WHAT YOU NEED TO DO: Word for word, restate every line of the listing that follows.

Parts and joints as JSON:
......

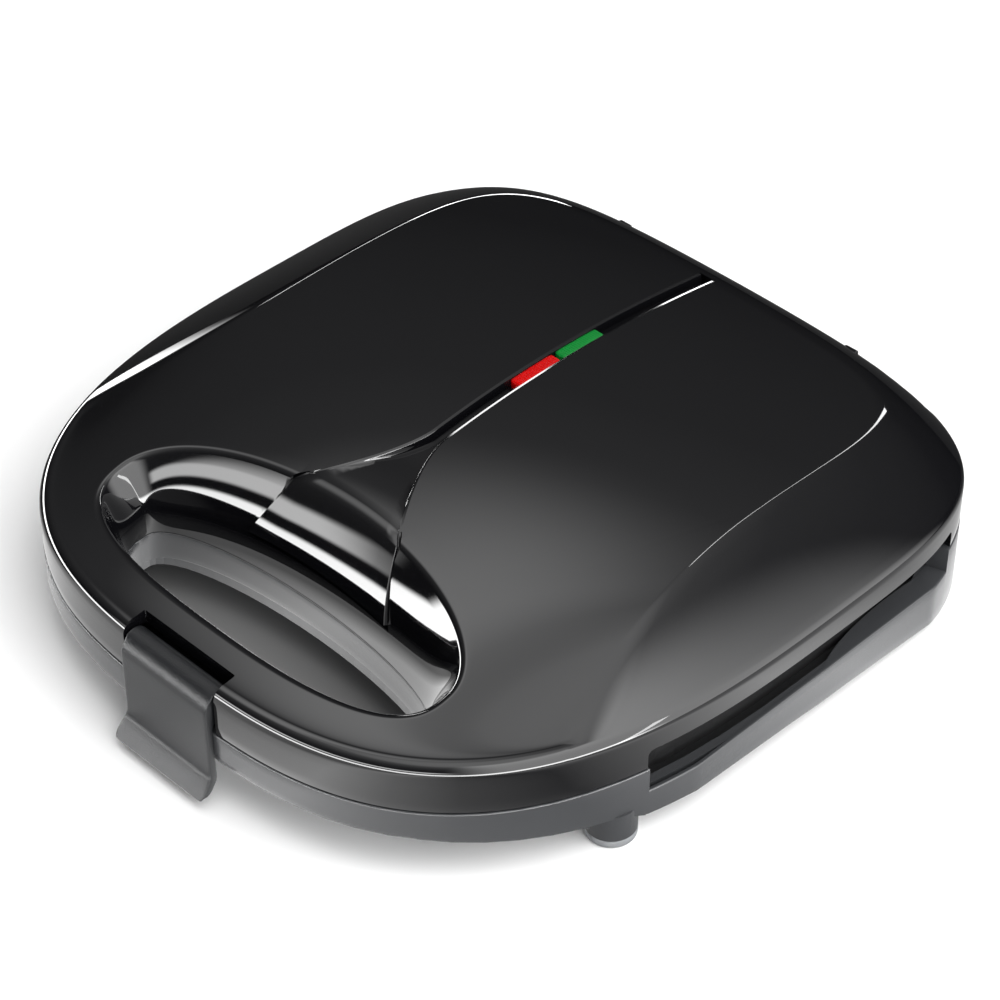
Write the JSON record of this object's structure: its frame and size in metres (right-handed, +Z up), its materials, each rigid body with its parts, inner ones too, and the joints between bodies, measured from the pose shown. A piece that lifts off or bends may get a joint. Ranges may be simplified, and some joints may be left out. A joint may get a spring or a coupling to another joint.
{
  "type": "sandwich toaster",
  "caption": "Slim two-slice sandwich toaster with a domed hinged lid, pocketed cooking plates, a finger opening at the front and a clip that holds it shut.",
  "frame": {"origin": "on the table, under the middle of the whole footprint, clip and cord bush included", "axes": "+Z up; the clip and the finger opening are towards -Y, the hinge towards +Y; +X to the right of someone facing the clip"},
  "size_m": [0.234, 0.2534, 0.0643],
  "materials": {
    "gloss_black": "high gloss",
    "base_black": "gloss",
    "liner_black": "matt",
    "clip_grey": "satin",
    "plate_coat": "non-stick coating",
    "steel": "plain",
    "pan_steel": "mill",
    "rubber": "matt",
    "ceramic": "matt",
    "red_clear": "clear tinted",
    "green_clear": "clear tinted",
    "lamp_glass": "clear"
  },
  "bodies": {
    "base": {"base_shell": "base_black", "base_liner": "liner_black", "lower_plate": "plate_coat", "lower_element": "steel", "lower_reflector": "pan_steel", "lower_element_clips": "steel", "lower_plate_screws": "steel", "base_screws": "steel", "thermostat": "ceramic", "thermal_fuse": "steel", "terminal_block": "ceramic", "cord_bush": "rubber", "foot_front_left": "rubber", "foot_front_right": "rubber", "foot_rear_left": "rubber", "foot_rear_right": "rubber", "hinge_pin_left": "steel", "hinge_pin_right": "steel"},
    "lid": {"lid_shell": "gloss_black", "lid_liner": "liner_black", "upper_plate": "plate_coat", "upper_element": "steel", "upper_reflector": "pan_steel", "upper_element_clips": "steel", "upper_plate_screws": "steel", "lid_screws": "steel", "centre_strip": "gloss_black", "red_lens": "red_clear", "green_lens": "green_clear", "red_lamp": "lamp_glass", "green_lamp": "lamp_glass", "lamp_holder": "ceramic", "lamp_screws": "steel", "clip_pin": "steel"},
    "clip": {"clip": "clip_grey"}
  },
  "joints": [
    {"name": "lid_hinge", "type": "hinge", "parent": "base", "child": "lid", "pos_m": [0, 0.1131, 0.0325], "axis": [-1, 0, 0], "range_deg": [0, 100]},
    {"name": "clip_pivot", "type": "hinge", "parent": "lid", "child": "clip", "pos_m": [0, -0.1122, 0.035], "axis": [-1, 0, 0], "range_deg": [0, 38]}
  ]
}
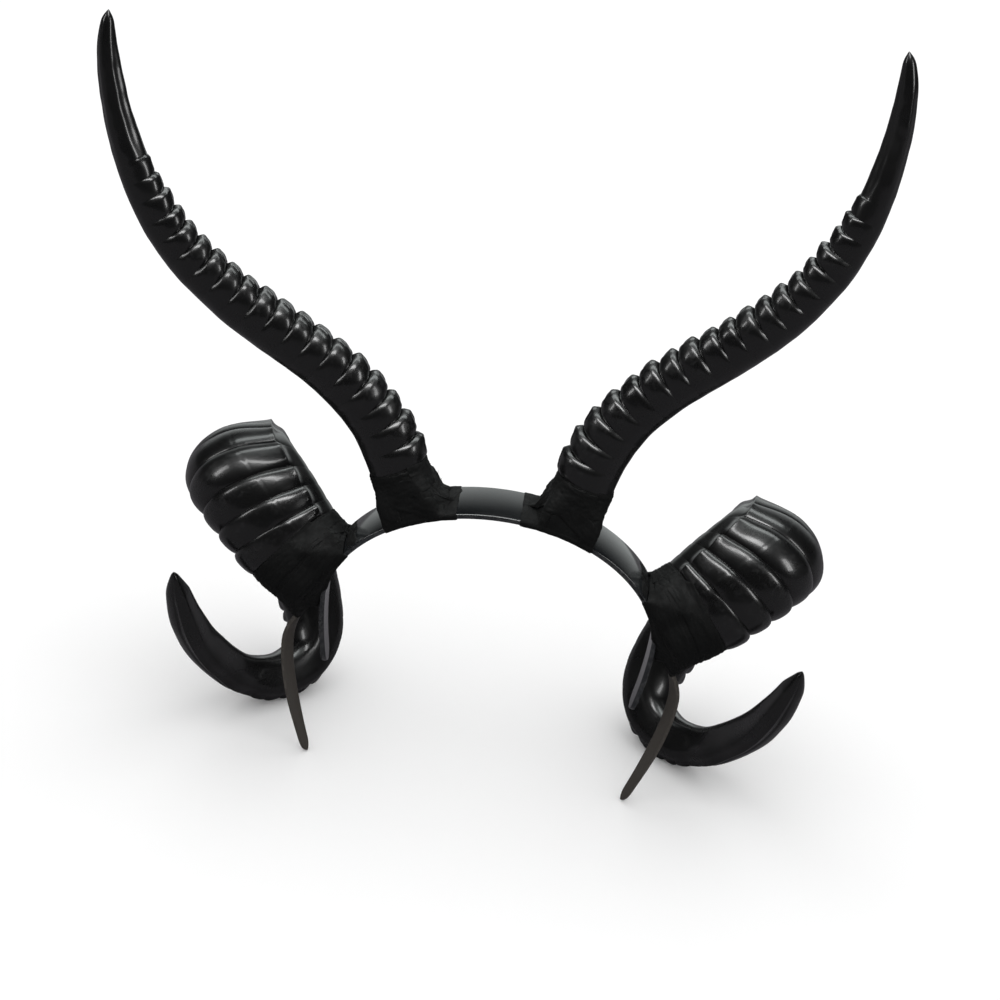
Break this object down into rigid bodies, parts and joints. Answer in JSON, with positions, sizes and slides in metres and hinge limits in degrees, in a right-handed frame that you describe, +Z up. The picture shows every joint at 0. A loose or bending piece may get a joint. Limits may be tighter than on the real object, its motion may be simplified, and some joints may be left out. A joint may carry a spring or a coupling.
{
  "type": "horned headband",
  "caption": "Costume head band with tall ringed horns that sweep outwards and curled ram horns at the sides, all bound on with black cloth tape.",
  "frame": {"origin": "middle of the bounding box's base, on the surface it stands on", "axes": "+X to the right of someone facing its front, +Y from its front to its back, +Z up"},
  "size_m": [0.35, 0.121, 0.371],
  "materials": {
    "horn_plastic": "gloss",
    "band_plastic": "high gloss",
    "arm_plastic": "satin",
    "cloth_tape": "matte weave"
  },
  "bodies": {
    "root": {"head_band": "band_plastic", "side_arm_left": "arm_plastic", "side_arm_right": "arm_plastic", "tall_horn_left": "horn_plastic", "tall_horn_right": "horn_plastic", "ram_horn_left": "horn_plastic", "ram_horn_right": "horn_plastic", "tall_wrap_left": "cloth_tape", "tall_wrap_right": "cloth_tape", "ram_wrap_left": "cloth_tape", "ram_wrap_right": "cloth_tape"}
  },
  "joints": []
}
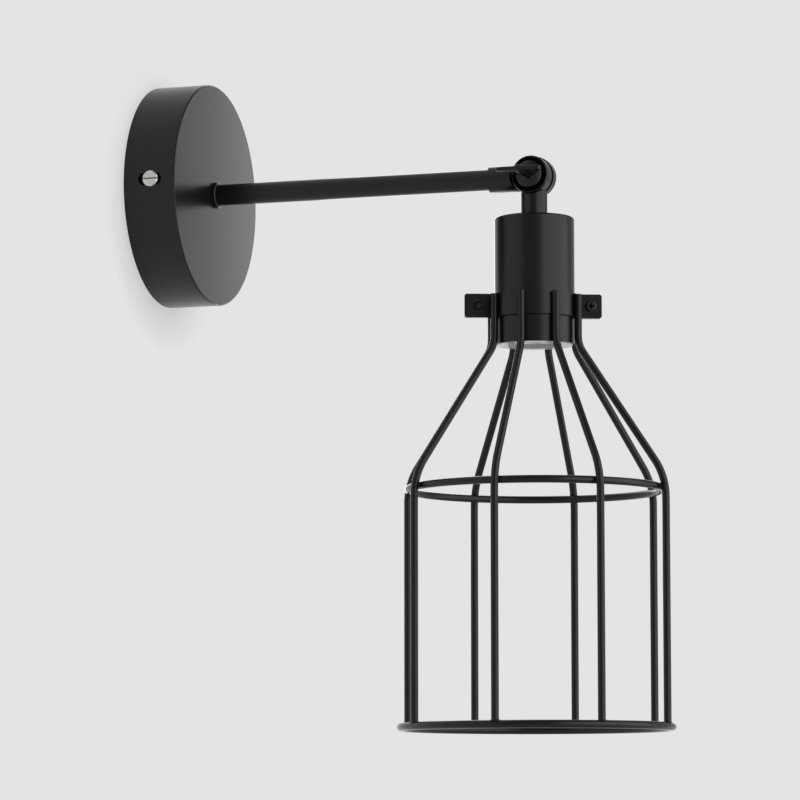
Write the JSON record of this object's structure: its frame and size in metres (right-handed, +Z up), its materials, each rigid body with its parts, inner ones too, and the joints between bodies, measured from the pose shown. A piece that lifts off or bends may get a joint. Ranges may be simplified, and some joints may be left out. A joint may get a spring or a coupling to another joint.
{
  "type": "wall light",
  "caption": "Wall light with a round cover, a straight arm, a tilting knuckle clamped by a wing screw, and a cylindrical cup carrying a flared wire cage.",
  "frame": {"origin": "on the wall plane at the cover's centre, midway between the bracket's two wall slots", "axes": "+Y into the wall, so the arm runs along -Y; +Z up, the lamp hangs along -Z; X along the tilt axis and the row of wall slots"},
  "size_m": [0.1458, 0.283, 0.3518],
  "materials": {
    "black_paint": "satin black powder coat over steel",
    "screw_steel": "bright nickel-plated steel",
    "black_screw": "black finished steel screw",
    "zinc_steel": "bright zinc-plated steel",
    "brass": "plain brass",
    "porcelain": "white glazed ceramic",
    "block_plastic": "off-white moulded polyamide",
    "fibre": "dark pressed fibre",
    "rubber": "matt black rubber",
    "brown_lead": "brown insulation",
    "blue_lead": "blue insulation",
    "green_lead": "green insulation with a yellow stripe"
  },
  "bodies": {
    "wall_unit": {"wall_bracket": "black_paint", "earth_screw": "brass", "cover": "black_paint", "cover_screws": "screw_steel", "root_washer": "black_paint", "arm_tube": "black_paint", "arm_lock_washer": "zinc_steel", "arm_lock_nut": "brass", "terminal_block": "block_plastic", "terminal_screws": "zinc_steel", "block_screw": "zinc_steel", "live_lead": "brown_lead", "neutral_lead": "blue_lead", "earth_lead": "green_lead", "knuckle_arm_half": "black_paint", "friction_ring": "fibre"},
    "lamp_head": {"knuckle_lamp_half": "black_paint", "rubber_ring": "rubber", "cup": "black_paint", "cup_nipple": "brass", "cup_nut": "brass", "lampholder_yoke": "zinc_steel", "lampholder_body": "porcelain", "screw_shell": "screw_steel", "centre_contact": "brass", "side_contact": "brass", "lampholder_screws": "zinc_steel", "contact_screws": "brass", "lamp_live_lead": "brown_lead", "lamp_neutral_lead": "blue_lead", "collar_near": "black_paint", "collar_far": "black_paint", "collar_screws": "black_screw", "mid_ring": "black_paint", "bottom_ring": "black_paint", "cage_wire_1": "black_paint", "cage_wire_2": "black_paint", "cage_wire_3": "black_paint", "cage_wire_4": "black_paint", "cage_wire_5": "black_paint", "cage_wire_6": "black_paint", "cage_wire_7": "black_paint", "cage_wire_8": "black_paint"},
    "wing_screw": {"wing_screw": "black_paint"}
  },
  "joints": [
    {"name": "head_tilt", "type": "hinge", "parent": "wall_unit", "child": "lamp_head", "pos_m": [0, -0.2097, 0.0006], "axis": [1, 0, 0], "range_deg": [-195, 10]},
    {"name": "wing_screw_turn", "type": "hinge", "parent": "wall_unit", "child": "wing_screw", "pos_m": [0, -0.2097, 0.0006], "axis": [1, 0, 0], "continuous": true}
  ]
}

......

RESULT BELOW:
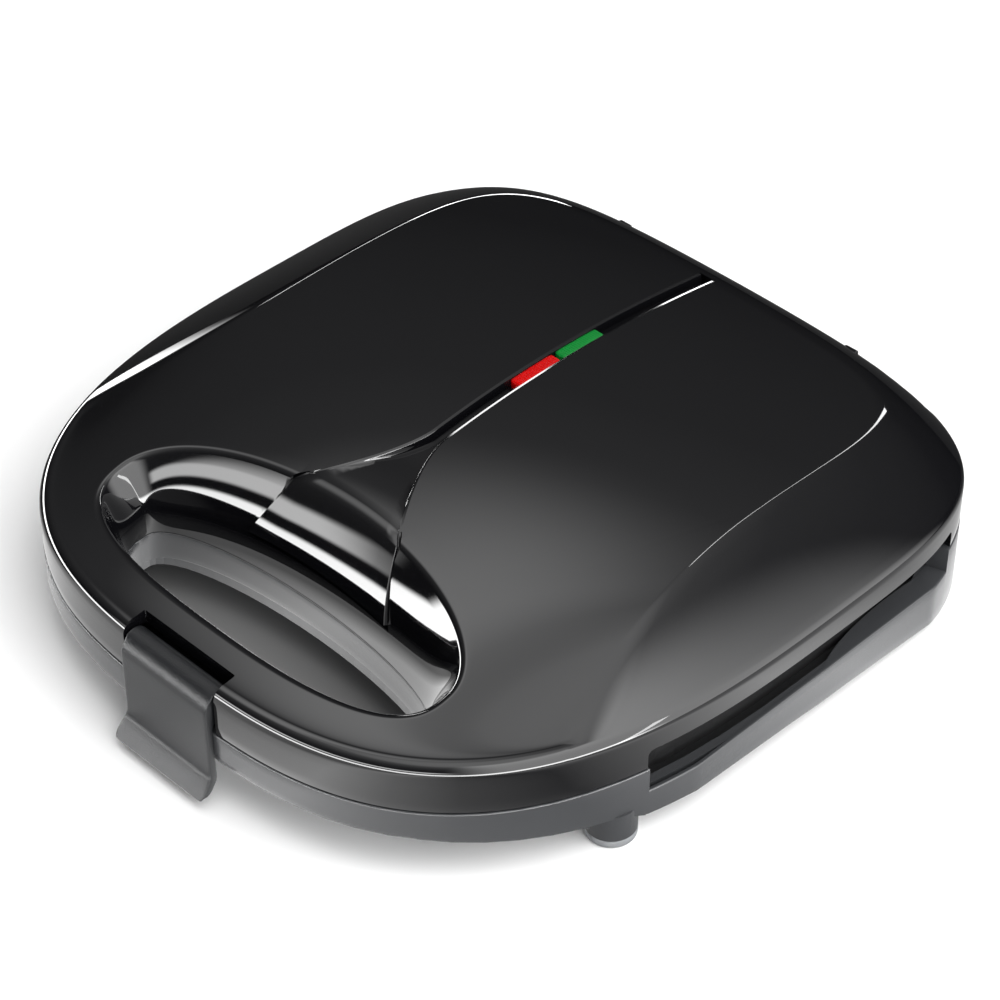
Write the JSON record of this object's structure: its frame and size in metres (right-handed, +Z up), its materials, each rigid body with its parts, inner ones too, and the joints between bodies, measured from the pose shown. A piece that lifts off or bends may get a joint. Ranges may be simplified, and some joints may be left out. A joint may get a spring or a coupling to another joint.
{
  "type": "sandwich toaster",
  "caption": "Slim two-slice sandwich toaster with a domed hinged lid, pocketed cooking plates, a finger opening at the front and a clip that holds it shut.",
  "frame": {"origin": "on the table, under the middle of the whole footprint, clip and cord bush included", "axes": "+Z up; the clip and the finger opening are towards -Y, the hinge towards +Y; +X to the right of someone facing the clip"},
  "size_m": [0.234, 0.2534, 0.0643],
  "materials": {
    "gloss_black": "high gloss",
    "base_black": "gloss",
    "liner_black": "matt",
    "clip_grey": "satin",
    "plate_coat": "non-stick coating",
    "steel": "plain",
    "pan_steel": "mill",
    "rubber": "matt",
    "ceramic": "matt",
    "red_clear": "clear tinted",
    "green_clear": "clear tinted",
    "lamp_glass": "clear"
  },
  "bodies": {
    "base": {"base_shell": "base_black", "base_liner": "liner_black", "lower_plate": "plate_coat", "lower_element": "steel", "lower_reflector": "pan_steel", "lower_element_clips": "steel", "lower_plate_screws": "steel", "base_screws": "steel", "thermostat": "ceramic", "thermal_fuse": "steel", "terminal_block": "ceramic", "cord_bush": "rubber", "foot_front_left": "rubber", "foot_front_right": "rubber", "foot_rear_left": "rubber", "foot_rear_right": "rubber", "hinge_pin_left": "steel", "hinge_pin_right": "steel"},
    "lid": {"lid_shell": "gloss_black", "lid_liner": "liner_black", "upper_plate": "plate_coat", "upper_element": "steel", "upper_reflector": "pan_steel", "upper_element_clips": "steel", "upper_plate_screws": "steel", "lid_screws": "steel", "centre_strip": "gloss_black", "red_lens": "red_clear", "green_lens": "green_clear", "red_lamp": "lamp_glass", "green_lamp": "lamp_glass", "lamp_holder": "ceramic", "lamp_screws": "steel", "clip_pin": "steel"},
    "clip": {"clip": "clip_grey"}
  },
  "joints": [
    {"name": "lid_hinge", "type": "hinge", "parent": "base", "child": "lid", "pos_m": [0, 0.1131, 0.0325], "axis": [-1, 0, 0], "range_deg": [0, 100]},
    {"name": "clip_pivot", "type": "hinge", "parent": "lid", "child": "clip", "pos_m": [0, -0.1122, 0.035], "axis": [-1, 0, 0], "range_deg": [0, 38]}
  ]
}
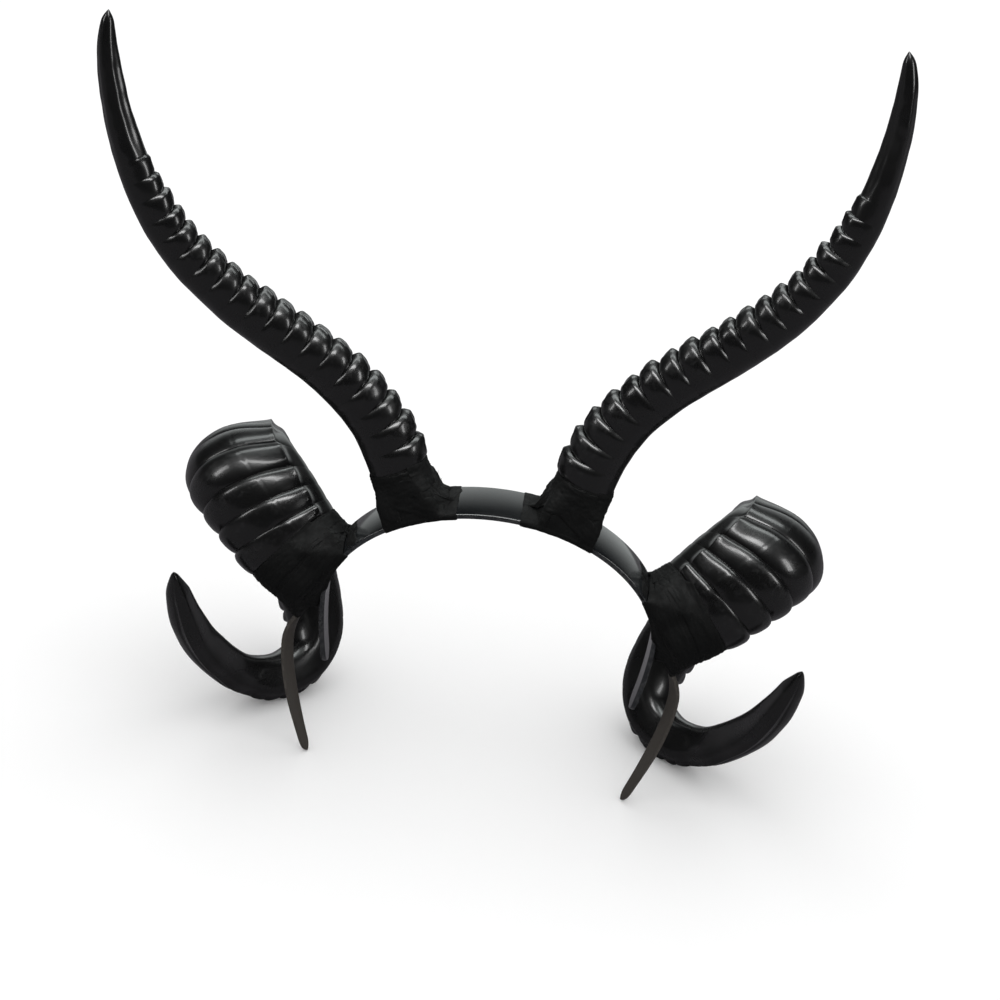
Break this object down into rigid bodies, parts and joints. Answer in JSON, with positions, sizes and slides in metres and hinge limits in degrees, in a right-handed frame that you describe, +Z up. The picture shows every joint at 0. A loose or bending piece may get a joint. Limits may be tighter than on the real object, its motion may be simplified, and some joints may be left out. A joint may carry a spring or a coupling.
{
  "type": "horned headband",
  "caption": "Costume head band with tall ringed horns that sweep outwards and curled ram horns at the sides, all bound on with black cloth tape.",
  "frame": {"origin": "middle of the bounding box's base, on the surface it stands on", "axes": "+X to the right of someone facing its front, +Y from its front to its back, +Z up"},
  "size_m": [0.35, 0.121, 0.371],
  "materials": {
    "horn_plastic": "gloss",
    "band_plastic": "high gloss",
    "arm_plastic": "satin",
    "cloth_tape": "matte weave"
  },
  "bodies": {
    "root": {"head_band": "band_plastic", "side_arm_left": "arm_plastic", "side_arm_right": "arm_plastic", "tall_horn_left": "horn_plastic", "tall_horn_right": "horn_plastic", "ram_horn_left": "horn_plastic", "ram_horn_right": "horn_plastic", "tall_wrap_left": "cloth_tape", "tall_wrap_right": "cloth_tape", "ram_wrap_left": "cloth_tape", "ram_wrap_right": "cloth_tape"}
  },
  "joints": []
}
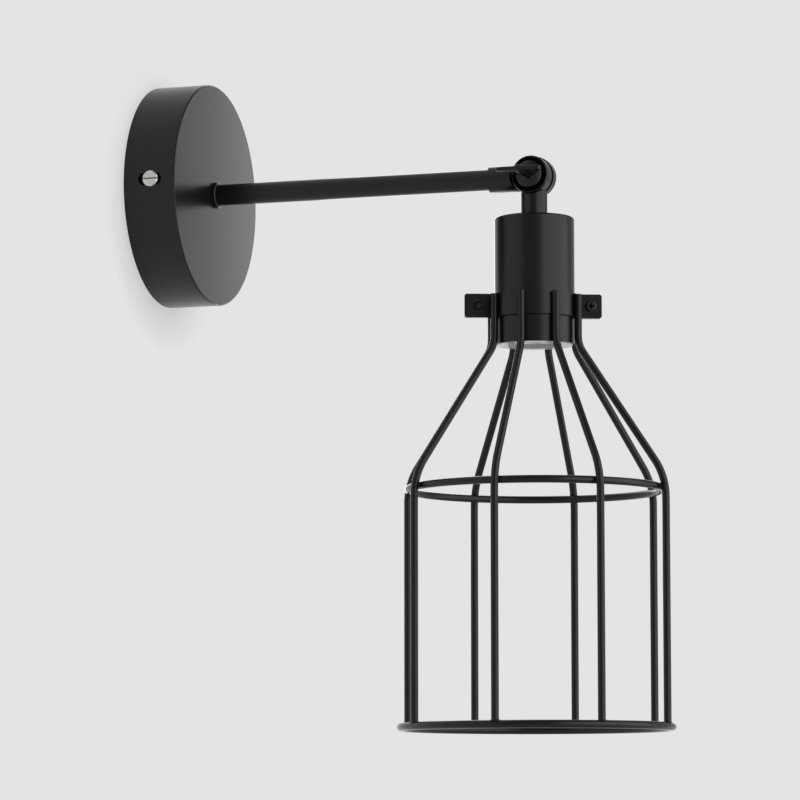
Write the JSON record of this object's structure: its frame and size in metres (right-handed, +Z up), its materials, each rigid body with its parts, inner ones too, and the joints between bodies, measured from the pose shown. A piece that lifts off or bends may get a joint. Ranges may be simplified, and some joints may be left out. A joint may get a spring or a coupling to another joint.
{
  "type": "wall light",
  "caption": "Wall light with a round cover, a straight arm, a tilting knuckle clamped by a wing screw, and a cylindrical cup carrying a flared wire cage.",
  "frame": {"origin": "on the wall plane at the cover's centre, midway between the bracket's two wall slots", "axes": "+Y into the wall, so the arm runs along -Y; +Z up, the lamp hangs along -Z; X along the tilt axis and the row of wall slots"},
  "size_m": [0.1458, 0.283, 0.3518],
  "materials": {
    "black_paint": "satin black powder coat over steel",
    "screw_steel": "bright nickel-plated steel",
    "black_screw": "black finished steel screw",
    "zinc_steel": "bright zinc-plated steel",
    "brass": "plain brass",
    "porcelain": "white glazed ceramic",
    "block_plastic": "off-white moulded polyamide",
    "fibre": "dark pressed fibre",
    "rubber": "matt black rubber",
    "brown_lead": "brown insulation",
    "blue_lead": "blue insulation",
    "green_lead": "green insulation with a yellow stripe"
  },
  "bodies": {
    "wall_unit": {"wall_bracket": "black_paint", "earth_screw": "brass", "cover": "black_paint", "cover_screws": "screw_steel", "root_washer": "black_paint", "arm_tube": "black_paint", "arm_lock_washer": "zinc_steel", "arm_lock_nut": "brass", "terminal_block": "block_plastic", "terminal_screws": "zinc_steel", "block_screw": "zinc_steel", "live_lead": "brown_lead", "neutral_lead": "blue_lead", "earth_lead": "green_lead", "knuckle_arm_half": "black_paint", "friction_ring": "fibre"},
    "lamp_head": {"knuckle_lamp_half": "black_paint", "rubber_ring": "rubber", "cup": "black_paint", "cup_nipple": "brass", "cup_nut": "brass", "lampholder_yoke": "zinc_steel", "lampholder_body": "porcelain", "screw_shell": "screw_steel", "centre_contact": "brass", "side_contact": "brass", "lampholder_screws": "zinc_steel", "contact_screws": "brass", "lamp_live_lead": "brown_lead", "lamp_neutral_lead": "blue_lead", "collar_near": "black_paint", "collar_far": "black_paint", "collar_screws": "black_screw", "mid_ring": "black_paint", "bottom_ring": "black_paint", "cage_wire_1": "black_paint", "cage_wire_2": "black_paint", "cage_wire_3": "black_paint", "cage_wire_4": "black_paint", "cage_wire_5": "black_paint", "cage_wire_6": "black_paint", "cage_wire_7": "black_paint", "cage_wire_8": "black_paint"},
    "wing_screw": {"wing_screw": "black_paint"}
  },
  "joints": [
    {"name": "head_tilt", "type": "hinge", "parent": "wall_unit", "child": "lamp_head", "pos_m": [0, -0.2097, 0.0006], "axis": [1, 0, 0], "range_deg": [-195, 10]},
    {"name": "wing_screw_turn", "type": "hinge", "parent": "wall_unit", "child": "wing_screw", "pos_m": [0, -0.2097, 0.0006], "axis": [1, 0, 0], "continuous": true}
  ]
}